Il mondo è da millenni che si sta contorcendo riflettendo se sia nato prima l’uovo o prima la gallina. Cristo, da parte sua, invece che offrire una risposta, si diverte a rilanciare la sfida, aumentando la posta in palio: “Scusate: siamo noi a cercare Dio, gente, oppure è Dio a cercare noi?”. Tutta la storia cristiana vive sul crinale di questo quesito: tra noi e Dio chi è che fa il primo passo?

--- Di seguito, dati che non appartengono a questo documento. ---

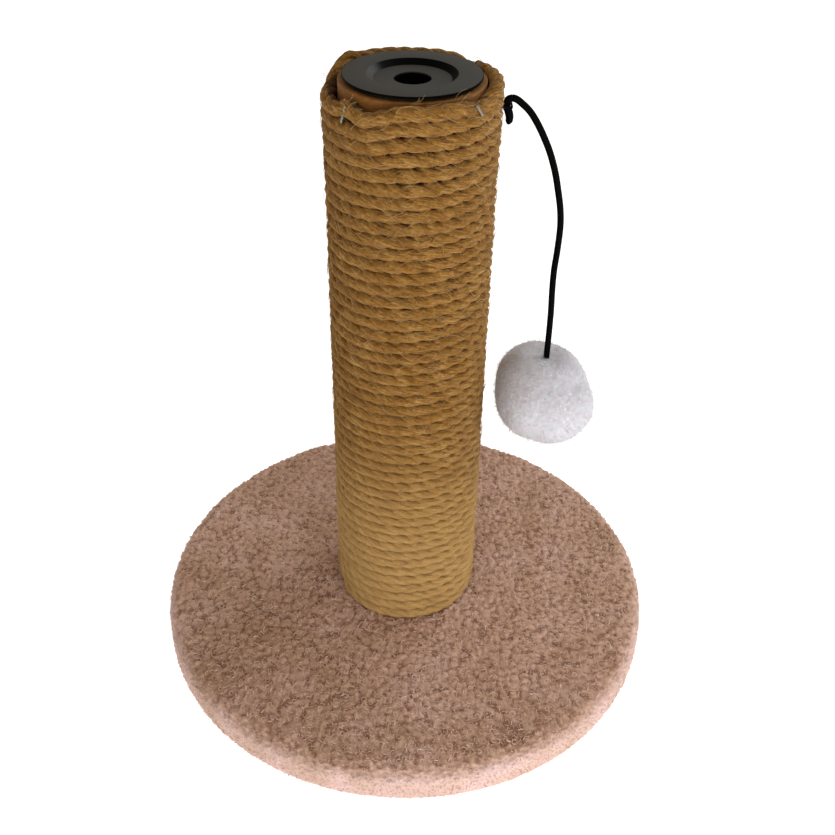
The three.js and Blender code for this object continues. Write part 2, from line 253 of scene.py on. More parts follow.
def fibreboard():
    material, tree, shader = surface("fibreboard", Roughness=0.82, Specular_IOR_Level=0.25)
    place = object_place(tree)
    flecks = grain(tree, place, 900, 4, 0.7)
    clouds = grain(tree, place, 30, 2)
    mixed = maths(tree, "MULTIPLY_ADD", flecks, clouds, 0.12)
    colour_with(tree, shader, ramp(tree, mixed, (0.2, (0.16, 0.095, 0.045)), (0.36, (0.36, 0.235, 0.125)),
                                   (0.55, (0.5, 0.35, 0.2))))
    bumped(tree, shader, flecks, 0.0001, 0.6)
    return material


def zinc_steel():
    material, tree, shader = surface("zinc_steel", Metallic=1.0, Roughness=0.34)
    clouds = grain(tree, object_place(tree), 700, 4)
    colour_with(tree, shader, ramp(tree, clouds, (0.3, (0.14, 0.135, 0.11)), (0.7, (0.32, 0.31, 0.26))))
    bumped(tree, shader, clouds, 0.00003, 0.5)
    return material


def dress(material, *names):
    """Gives CAD nodes their finish."""
    for name in names:
        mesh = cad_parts[name].data
        mesh.materials.clear()
        mesh.materials.append(material)


steel = zinc_steel()
hem_staples = sorted(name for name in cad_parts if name.startswith("hem_staple"))
dress(fibreboard(), "base_board")
dress(steel, "base_bolt", "base_washer", "bottom_plug_nut", *hem_staples)

# ---- Base cover ----------------------------------------------------------------------------
# One piece of curly pink-brown plush pulled over the board, turned under and stapled. Its pile
# has clumped into nubs a few millimetres across on the top and lies finer round the side.
_, cover_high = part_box("base_cover")
cover_radius = cover_high.x
cover_top = cover_high.z
pile_rise = 0.0018  # how far a nub stands over the gaps round it
under_post = 0.033  # the cover's middle is hidden by the post inside this radius
hem_inner = cover_radius - 0.026
top_edge = 0.008  # radii of the rounded edges
low_edge = 0.005
hem_thickness = 0.0024
fine_step = 0.00105
coarse_step = 0.0022
sectors = 4


def profile_point_list():
    """The cover's section from under the post, over the edge and round to the hem, with steps."""
    flat = [(r, cover_top) for r in np.arange(under_post, cover_radius - top_edge, fine_step)]
    edge = [(cover_radius - top_edge + top_edge * math.sin(a), cover_top - top_edge + top_edge * math.cos(a))
            for a in np.arange(0, math.pi / 2, fine_step / top_edge)]
    wall = [(cover_radius, z) for z in np.arange(cover_top - top_edge, low_edge, -fine_step)]
    low = [(cover_radius - low_edge + low_edge * math.cos(a), low_edge - low_edge * math.sin(a))
           for a in np.arange(0, math.pi / 2, 1.3 * fine_step / low_edge)]
    hem = [(r, 0.0) for r in np.arange(cover_radius - low_edge, hem_inner, -coarse_step)] + [(hem_inner, 0.0)]
    inside = [(hem_inner, hem_thickness)]
    return flat, edge + wall + low + hem + inside


def rings_mesh(name, profile, step):
    """A surface of revolution whose rings have points about a step apart, stitched ring to ring."""
    counts = [max(24, int(round(2 * math.pi * r / step / 8)) * 8) for r, _ in profile]
    vertices = []
    starts = []
    for (r, z), count in zip(profile, counts):
        starts.append(len(vertices))
        turn = 2 * np.pi * np.arange(count) / count
        vertices.extend(zip(r * np.cos(turn), r * np.sin(turn), np.full(count, z)))
    faces = []
    for k in range(len(profile) - 1):
        a, b, na, nb = starts[k], starts[k + 1], counts[k], counts[k + 1]
        if na == nb:
            faces.extend((a + i, b + i, b + (i + 1) % nb, a + (i + 1) % na) for i in range(na))
            continue
        i = j = 0
        while i < na or j < nb:
            if j < nb and (i == na or (j + 1) / nb <= (i + 1) / na):
                faces.append((a + i % na, b + j % nb, b + (j + 1) % nb))
                j += 1
            else:
                faces.append((a + i % na, b + j % nb, a + (i + 1) % na))
                i += 1
    return object_of(name, vertices, faces)


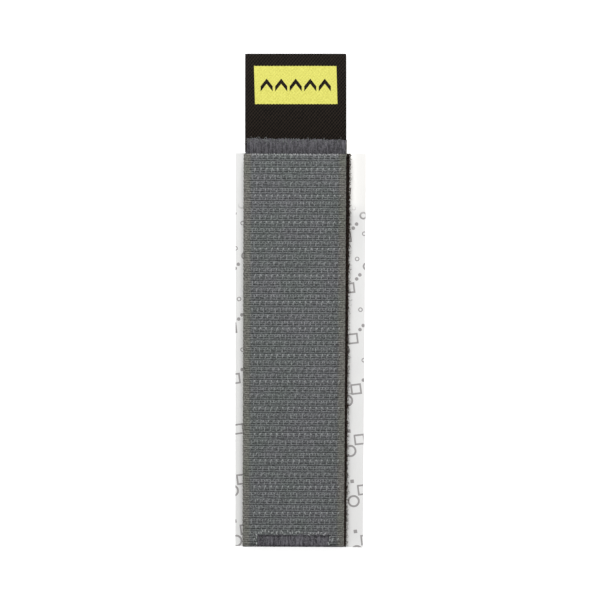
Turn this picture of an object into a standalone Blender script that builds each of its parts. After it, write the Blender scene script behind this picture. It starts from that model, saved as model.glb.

La risposta è scritta dappertutto: prima ancora che in noi s’accenda la consapevolezza che lo stiamo cercando, Lui ha già mosso i primi passi per venirci incontro. In qualsiasi caos la nostra anima sia andata a ficcarsi. Trovare qualcuno che ti cerchi anche quando tu stesso non vorresti più esser trovato: questo è lasciarsi sedurre. È la tecnica che frastorna i cuori al punto da cedere al suo corteggiamento: ci attira a sé, esattamente come un innamorato, attraverso la figura di Cristo. E quando l’uomo inizia ad accorgersi, ormai è troppo tardi anche solamente per cercare di sfuggirgli via.
La seduzione, d’altra parte, è un gioco sulla scacchiera del cuore: il gioco della seduzione, però, è per menti superiori e incomincia sempre da un piccolo dettaglio del quale, ovviamente, i più manco s’accorgono. Il Dio cristiano lo sa bene che la seduzione è un’arma a tutti gli effetti: pochi, però, sanno come usarla per portare a casa la pelle dell’orso. Conquistare il cuore dell’innamorato: «Nessuno può venire a me se non lo attira il Padre che mi ha mandato»: Detto con la laicità di uno come Voltaire: «Non è abbastanza conquistare: uno dovrà imparare a sedurre». La seduzione, dunque, è un’arte a tutti gli effetti.
La reazione migliore, nell’incanto della seduzione, è di cederle il cuore. Ne fece le spese un pezzo da novanta come Geremia, l’uomo che tentò in più modi e a più riprese di non rimanerne invischiato, fallendo il suo obiettivo: «Tu mi hai sedotto, Signore, io mi sono lasciato sedurre; mi hai fatto forza e hai prevalso» (Ger 20,7), lasciò scritto con sincerità di cuore, di penna.
La reazione minima per poter dire di non aver barato nella partita a scacchi della seduzione è di prestarle ascolto, essere disposti a (ri)mettersi in gioco continuamente. “Non c’è più sordo di chi non vuole ascoltare” diceva nonna. Oggi, Vangelo alla mano, varrebbe la pena di ritoccare il proverbio: “Non c’è più sordo di chi non vuol lasciarti parlare”. È il vecchio trucco di chi pensa di conoscere Cristo troppo bene perché lo frequenta da parecchio: «Non è forse, Gesù, il figlio di Giuseppe? Di lui non conosciamo il padre e la madre?». Solita tiritera della gente abituata: sappiamo bene chi è lui: «Come può dunque dire: “Sono disceso dal cielo?».
La gente, la gente di chiesa, non ascolta: aspetta soltanto il suo turno per parlare. Non ascolta nemmeno più la parola del suo Dio, gli tappa la bocca ancor prima che finisca: “Sappiamo già quello che ci vuole dire. Sono sempre le solite cose”. È una legge dell’anatomia: i muscoli più piccoli del corpo umano sono nelle orecchie. È per questo, forse, che dovremmo allenarci molto per imparare ad ascoltare: ci vuole coraggio per alzarsi e parlare, lo stesso per sedersi e ascoltare. Per non sbagliare direzione.
Il colpo finale è da manuale. Perfetta attrazione fatale: «Io sono il pane vivo, disceso dal cielo. Se uno mangia di questo pane vivrà in eterno» (Gv 6,41-51). Tradotto che capisca bene anch’io: la vita eterna – che tutti, sotto-sotto, desideriamo – è un qualcosa che inizia già da qui. Da quella piccola “riserva” di immortalità che ci viene offerta compressa nell’Ostia che il prete ci pone nelle mani. E che noi, a volte distrattamente, deglutiamo senza capirci granché. Senza renderci conto di un fatto che desta scandalo ai sensi umani: senza che ci accorgiamo, a colpi di pane come fossero passi di ballerina, quel Pane ci seduce.
L’altro pane, quello che la gente rinfaccia come fosse uno slogan a Cristo – “Si, però, la mamma nel deserto: quella sì ch’era squisita!” – era poco più che una morbida mollica. Qui, invece, solo a pensarci un istante, c’è Cristo in persona. Così onnipotente da mettersi in mano nostra. Accettando l’accoglienza che (forse) gli riserveremo.